Throughout his busy life, Head has made time to serve the city of Birmingham and the state of Alabama in a variety of positions and roles. He was one of the original 100 people who each gave $1,000 to buy the property that has become The University of Alabama at Birmingham.

He has served as president of the Birmingham Rotary Club, president of the Birmingham Chamber of Commerce, general chairman of the United Appeal and Red Cross, as a member of the Alabama Advisory Committee to the Civil Rights Committee, and as a member of the Samford University Board of Trustees.
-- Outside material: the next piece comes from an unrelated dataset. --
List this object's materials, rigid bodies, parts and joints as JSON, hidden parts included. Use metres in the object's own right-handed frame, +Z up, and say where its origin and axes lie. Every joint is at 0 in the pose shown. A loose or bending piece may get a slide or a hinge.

He served on the Jefferson County Personnel Board and headed the 1968 fundraising campaign for the Alabama Chapter of the Arthritis Foundation.

He has been recognized for his work with a variety of awards, including his selection as Birmingham’s “Man of the Year” in 1949. In 1988, he was honored with a dinner given by Friends of the Birmingham Public Library.
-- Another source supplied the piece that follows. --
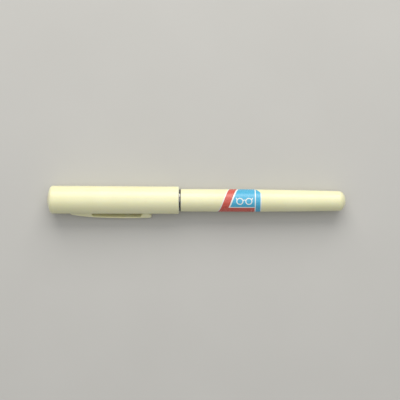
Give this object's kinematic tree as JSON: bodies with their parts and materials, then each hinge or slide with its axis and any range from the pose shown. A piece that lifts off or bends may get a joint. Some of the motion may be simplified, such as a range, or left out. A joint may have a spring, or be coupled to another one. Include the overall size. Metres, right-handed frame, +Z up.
{
  "type": "lens cleaning pen",
  "caption": "Slim capped lens cleaning pen with a pocket clip: a carbon cleaning tip under the cap, a soft dusting brush under the closed barrel, and a bright ring between them.",
  "frame": {"origin": "on the pen's axis, at the barrel's mouth, where the barrel's straight outer stretch begins", "axes": "+X along the pen from the barrel's mouth to its rounded tail; +Z up from the surface that the pen lies on; the cap runs to -X, with its clip turned down and to -Y"},
  "size_m": [0.137, 0.0151, 0.0128],
  "materials": {
    "cream_plastic": "polished injection moulding, warm ivory",
    "milky_plastic": "unpigmented translucent moulding",
    "black_plastic": "fine spark-eroded texture",
    "soft_rubber": "matt black elastomer",
    "bright_trim": "plated, bright",
    "ferrule_metal": "bright drawn tube with crimps",
    "carbon_chamois": "short nap charged with carbon powder",
    "carbon_foam": "open-cell foam charged with carbon powder",
    "brush_fibre": "soft tapered hair",
    "amber_resin": "cast resin",
    "print_ink": "pad-printed blue, red and white ink under lacquer"
  },
  "bodies": {
    "core": {"grip_section": "black_plastic", "trim_ring": "bright_trim", "cap_friction_ring": "soft_rubber", "nose_cone": "black_plastic", "tip_stem": "black_plastic", "tip_neck": "soft_rubber", "brush_socket": "black_plastic", "barrel_friction_ring": "soft_rubber", "brush_ferrule": "ferrule_metal", "hair_plug": "amber_resin", "brush_hair": "brush_fibre"},
    "cap": {"cap_shell": "cream_plastic", "clip_foot": "cream_plastic", "cap_liner": "milky_plastic", "sponge_cup": "milky_plastic", "carbon_sponge": "carbon_foam", "sponge_retainer": "milky_plastic"},
    "clip": {"clip_strap": "cream_plastic"},
    "tip": {"cup_insert": "black_plastic", "tip_cup": "soft_rubber", "chamois_pad": "carbon_chamois"},
    "barrel": {"barrel_shell": "cream_plastic"}
  },
  "joints": [
    {"name": "cap_pull", "type": "slide", "parent": "core", "child": "cap", "axis": [-1, 0, 0], "range_m": [0, 0.05]},
    {"name": "barrel_pull", "type": "slide", "parent": "core", "child": "barrel", "axis": [1, 0, 0], "range_m": [0, 0.055]},
    {"name": "tip_tilt", "type": "hinge", "parent": "core", "child": "tip", "pos_m": [-0.0385, 0, 0], "axis": [0, 1, 0], "range_deg": [-10, 10], "stiffness_Nm_per_rad": 0.003, "deforming": ["tip_neck", "carbon_sponge"]},
    {"name": "clip_flex", "type": "hinge", "parent": "cap", "child": "clip", "pos_m": [-0.0408, -0.00694, -0.00447], "axis": [0, 0.5412, -0.8409], "range_deg": [0, 6], "stiffness_Nm_per_rad": 0.03}
  ]
}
But he lists his service on the state chapter of the National Association of Christians and Jews and the battle against intolerance as “the most important thing I have ever done.” He served the association for 60 years, 20 of those as chairman emeritus.

Head remains active with his friends from the Birmingham Rotary Club and enjoys the company of his four children, 11 grandchildren, and 21 great-grandchildren, three of who have just graduated from college.

So, the next time you seek sanctuary in one of the state’s many libraries, say a word of thanks to Jim Head. Augustine Birrell, the English politician, and man of letters wrote that “Libraries are not made; they grow.” Because of Jim Head, the libraries in Alabama are flourishing.